**** Dataset content ****

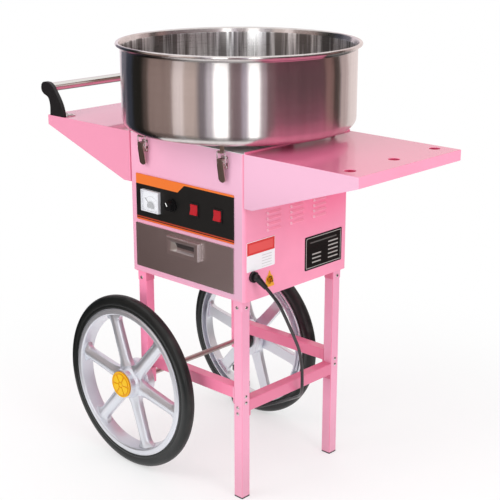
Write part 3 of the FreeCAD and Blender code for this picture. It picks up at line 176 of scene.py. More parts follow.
def painted(**numbers):
    """Makes a maker of materials out of a function that returns the sockets that vary."""
    def maker(draw):
        def make(name, *values):
            made = bpy.data.materials.new(name)
            paint = fresh(made)
            sockets = {key.replace("_", " "): value for key, value in numbers.items()}
            sockets.update(draw(paint, *values))
            shader = paint.node("ShaderNodeBsdfPrincipled", None, sockets)
            paint.node("ShaderNodeOutputMaterial", None, {"Surface": shader})
            return made
        return make
    return maker


# -------------------------------------------------------------------- settings
def colour_value(name, about, colour):
    return FloatVectorProperty(name=name, description=about, subtype="COLOR", size=4, min=0.0,
                               max=1.0, default=tone(*colour))


def setting(kind, name, about, default, low, high, unit=None):
    more = {"unit": unit} if unit else {}
    return kind(name=name, description=about, default=default, min=low, max=high, **more)


class FlossColours(PropertyGroup):
    """Colours of the machine's finishes."""
    body: colour_value("Body paint", "Pink paint of the cabinet and the wings", (246, 156, 186))
    # Painted light: a cooler, paler pink for the front faces, standing for the light that falls on
    # them.
    lit_front: colour_value("Front paint", "Cooler pink of the front faces", (221, 171, 195))
    legs: colour_value("Frame paint", "Pink paint of the legs and the rails", (238, 130, 164))
    # Painted light: a cooler, paler pink for the legs' outer faces, standing for the light that
    # falls on them.
    lit_legs: colour_value("Pale frame paint", "Cooler pink of the legs' outer faces", (234, 160, 188))
    steel: colour_value("Bowl steel", "Spun stainless steel of the bowl", (232, 226, 224))
    drawer: colour_value("Drawer steel", "Drawn stainless steel of the drawer", (213, 199, 200))
    rim: colour_value("Wheel plastic", "Silver-grey plastic of the wheels", (230, 233, 240))
    cap: colour_value("Cap plastic", "Yellow plastic of the hub caps", (228, 180, 0))
    band: colour_value("Panel band", "Orange band printed on the panel", (226, 112, 36))
    rocker: colour_value("Rocker plastic", "Red plastic of the rocker switches", (174, 2, 24))


class FlossSizes(PropertyGroup):
    """Finenesses and edge sizes of the finished pieces."""
    edge: setting(FloatProperty, "Sheet edge", "Rounding of bent sheet and tube edges",
                  0.0007, 0.0, 0.003, "LENGTH")
    bowl_steps: setting(IntProperty, "Bowl steps", "Faces round the bowl", 224, 48, 512)
    tyre_steps: setting(IntProperty, "Tyre steps", "Faces round each tyre", 176, 48, 512)
    horn: setting(FloatProperty, "Horn thickness", "Thickness of the push bar's horns",
                  0.009, 0.004, 0.026, "LENGTH")
    spokes: setting(IntProperty, "Spokes", "Spokes of each wheel", 6, 3, 12)


class FlossStudio(PropertyGroup):
    """Camera and light."""
    lens: setting(FloatProperty, "Lens", "Focal length of the camera", 84.36, 20.0, 300.0, "CAMERA")
    key: setting(FloatProperty, "Key light", "Power of the large soft key light",
                 22.0, 0.0, 500.0, "POWER")
    fill: setting(FloatProperty, "Fill light", "Power of the soft light from the right",
                  23.0, 0.0, 500.0, "POWER")
    sky: setting(FloatProperty, "Surrounding light", "Strength of the even light all round",
                 0.92, 0.0, 3.0)
    low: setting(FloatProperty, "Low light", "Power of the soft light low in front",
                 11.0, 0.0, 500.0, "POWER")


def colours():
    return bpy.context.scene.floss_colours


def sizes():
    return bpy.context.scene.floss_sizes


# -------------------------------------------------------------------- finishes
# places in the finishes are in millimetres, with x from the bowl's axis
AXLE = (-146.5, 199.5)          # x and z of the axle
METER = (-100.5, 605.5)         # x and z of the needle's pin
TICKS_START = -45.0             # degrees from upright
TICKS_FOOT = 23.0               # from the pin to the arc that carries the ticks
DUST = tone(150, 128, 124)
SPECK = tone(120, 84, 92)
DRAWER_LINES = (24.0, 1300.0, 1300.0)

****

Return the material exactly as it stands.

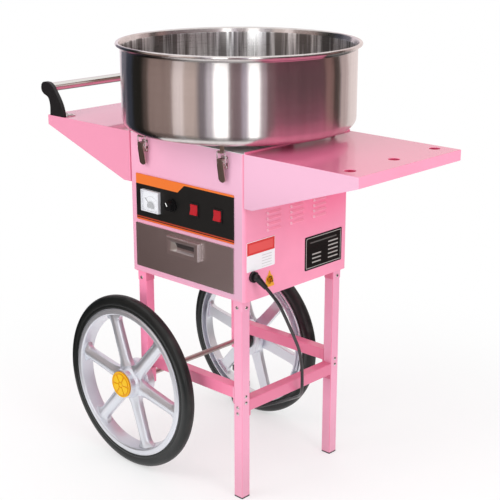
Write part 3 of the FreeCAD and Blender code for this picture. It picks up at line 176 of scene.py. More parts follow.
def painted(**numbers):
    """Makes a maker of materials out of a function that returns the sockets that vary."""
    def maker(draw):
        def make(name, *values):
            made = bpy.data.materials.new(name)
            paint = fresh(made)
            sockets = {key.replace("_", " "): value for key, value in numbers.items()}
            sockets.update(draw(paint, *values))
            shader = paint.node("ShaderNodeBsdfPrincipled", None, sockets)
            paint.node("ShaderNodeOutputMaterial", None, {"Surface": shader})
            return made
        return make
    return maker


# -------------------------------------------------------------------- settings
def colour_value(name, about, colour):
    return FloatVectorProperty(name=name, description=about, subtype="COLOR", size=4, min=0.0,
                               max=1.0, default=tone(*colour))


def setting(kind, name, about, default, low, high, unit=None):
    more = {"unit": unit} if unit else {}
    return kind(name=name, description=about, default=default, min=low, max=high, **more)


class FlossColours(PropertyGroup):
    """Colours of the machine's finishes."""
    body: colour_value("Body paint", "Pink paint of the cabinet and the wings", (246, 156, 186))
    # Painted light: a cooler, paler pink for the front faces, standing for the light that falls on
    # them.
    lit_front: colour_value("Front paint", "Cooler pink of the front faces", (221, 171, 195))
    legs: colour_value("Frame paint", "Pink paint of the legs and the rails", (238, 130, 164))
    # Painted light: a cooler, paler pink for the legs' outer faces, standing for the light that
    # falls on them.
    lit_legs: colour_value("Pale frame paint", "Cooler pink of the legs' outer faces", (234, 160, 188))
    steel: colour_value("Bowl steel", "Spun stainless steel of the bowl", (232, 226, 224))
    drawer: colour_value("Drawer steel", "Drawn stainless steel of the drawer", (213, 199, 200))
    rim: colour_value("Wheel plastic", "Silver-grey plastic of the wheels", (230, 233, 240))
    cap: colour_value("Cap plastic", "Yellow plastic of the hub caps", (228, 180, 0))
    band: colour_value("Panel band", "Orange band printed on the panel", (226, 112, 36))
    rocker: colour_value("Rocker plastic", "Red plastic of the rocker switches", (174, 2, 24))


class FlossSizes(PropertyGroup):
    """Finenesses and edge sizes of the finished pieces."""
    edge: setting(FloatProperty, "Sheet edge", "Rounding of bent sheet and tube edges",
                  0.0007, 0.0, 0.003, "LENGTH")
    bowl_steps: setting(IntProperty, "Bowl steps", "Faces round the bowl", 224, 48, 512)
    tyre_steps: setting(IntProperty, "Tyre steps", "Faces round each tyre", 176, 48, 512)
    horn: setting(FloatProperty, "Horn thickness", "Thickness of the push bar's horns",
                  0.009, 0.004, 0.026, "LENGTH")
    spokes: setting(IntProperty, "Spokes", "Spokes of each wheel", 6, 3, 12)


class FlossStudio(PropertyGroup):
    """Camera and light."""
    lens: setting(FloatProperty, "Lens", "Focal length of the camera", 84.36, 20.0, 300.0, "CAMERA")
    key: setting(FloatProperty, "Key light", "Power of the large soft key light",
                 22.0, 0.0, 500.0, "POWER")
    fill: setting(FloatProperty, "Fill light", "Power of the soft light from the right",
                  23.0, 0.0, 500.0, "POWER")
    sky: setting(FloatProperty, "Surrounding light", "Strength of the even light all round",
                 0.92, 0.0, 3.0)
    low: setting(FloatProperty, "Low light", "Power of the soft light low in front",
                 11.0, 0.0, 500.0, "POWER")


def colours():
    return bpy.context.scene.floss_colours


def sizes():
    return bpy.context.scene.floss_sizes


# -------------------------------------------------------------------- finishes
# places in the finishes are in millimetres, with x from the bowl's axis
AXLE = (-146.5, 199.5)          # x and z of the axle
METER = (-100.5, 605.5)         # x and z of the needle's pin
TICKS_START = -45.0             # degrees from upright
TICKS_FOOT = 23.0               # from the pin to the arc that carries the ticks
DUST = tone(150, 128, 124)
SPECK = tone(120, 84, 92)
DRAWER_LINES = (24.0, 1300.0, 1300.0)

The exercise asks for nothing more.